(RNS) — Forty years ago, Alex Kronemer was a bored college student on a semester-abroad tour of Italy when he entered what felt like his millionth Catholic church.
Thinking to sneak away, he headed for the exit. There, by the main door, was an exquisite Giotto fresco depicting St. Francis of Assisi undergoing trial by fire before the sultan of Egypt.
Kronemer stopped in his tracks.
“It immediately captured my imagination,” he said of the fresco, which shows Francis defiant before a chest-high pillar of flame that arises at the command of the enthroned sultan.
“It stayed with me,” Kronemer added, because he always felt that there was more to this particular saint than “just the guy who loved animals.”
Francis of Assisi and the Sultan of Egypt risk it all to end the Crusades.
The film, narrated by Academy Award winner Jeremy Irons, recounts the unlikely friendship between Francis and Malik al-Kamil Nasir al-Din Muhammad, ruler of Egypt and nephew of the great Muslim leader Saladin.
The Italian saint — whom Pope Francis is named after — traveled to Egypt in 1219 to preach against war among the Christian Crusaders. He arrived as tens of thousands of Christian soldiers besieged the Muslim fortress of Damietta, defended by Sultan Malik al-Kamil.
The story goes that Francis crossed the battle lines and made his way to the sultan’s camp. He told the sultan he wanted to preach the Gospel to save his and his companions’ souls — and the sultan, who could have killed him as his enemy, instead received him graciously.

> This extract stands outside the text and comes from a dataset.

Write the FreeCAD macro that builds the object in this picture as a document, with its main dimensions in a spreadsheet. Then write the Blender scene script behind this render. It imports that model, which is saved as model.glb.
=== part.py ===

Francis offered to walk through fire — the inspiration for the Giotto fresco — to demonstrate the truth of the Gospel, but the sultan declined. He allowed Francis to preach to his court.
The two men spent several days together, eating together, talking together, before Francis returned to the Christian side of the battlefield. Scholars depict the encounter as pivotal for Francis.
“I believe in watching Muslims pray, men and women, five times daily that it really struck Francis unexpectedly,” Michael Cusato, a Franciscan priest and historian, says in the film. “I think it profoundly moved him.”
Kathleen Warren, a Franciscan sister, adds, “The respect they had for each other spoke volumes to Francis that this, indeed, was not an enemy, this was not a beast, but this truly was a brother.”
But the Crusaders had other ideas and continued their siege, wiping out 80,000 people in Damietta. Francis was sickened and disheartened and returned to Italy.
The sultan, forced to retreat, soon turned the tables on the Crusaders and had them surrounded and starving. But instead of going in for the kill, he sent his enemies food and feed for their animals. Many lives were saved and both sides returned home.
“The sultan had every reason in the world to let the Christians die, but he responded with mercy and compassion,” Kronemer said. “It is not the reason the Crusades ended, but it really was the beginning of the end and it was these two men of faith who got that moving.”
Why tell this 800-year-old story now? Kronemer believes many of the circumstances that made the mass slaughter of the Crusades possible are in play again between East and West, especially the dehumanizing of one’s enemies and rhetoric that “otherizes” those who are considered different because of religion or race.
“When people begin otherizing that bleeds out into” other areas, such as politics, Kronemer said. “I think that is a period I think we are in right now. We are hoping that the film raises that and provides a model through these two individuals to how you can overcome that.”
That’s reflected in the viewing parties Kronemer’s production company, Unity Productions Foundation, and PBS have organized nationwide for the airing Tuesday. There are more than 100 scheduled, ranging from family gatherings to interfaith meet-ups. Muslim, Christian, Jewish, Buddhist and Baha’i groups are hosting parties from Massachusetts to California.
Michael Lavach and his wife will hold a viewing party at their house near San Diego the next time their monthly devotional interfaith group gets together. They are Baha’is and saw the film a year ago at the invitation of a Catholic sister who knew of a screening.
“What we are trying to do in (their devotional group) is break down barriers and help people become more open to different faiths so they can understand that all major belief systems come from one God and should not be a cause for fighting,” he said. “We thought if St. Francis and the sultan can come together, why not everybody else?”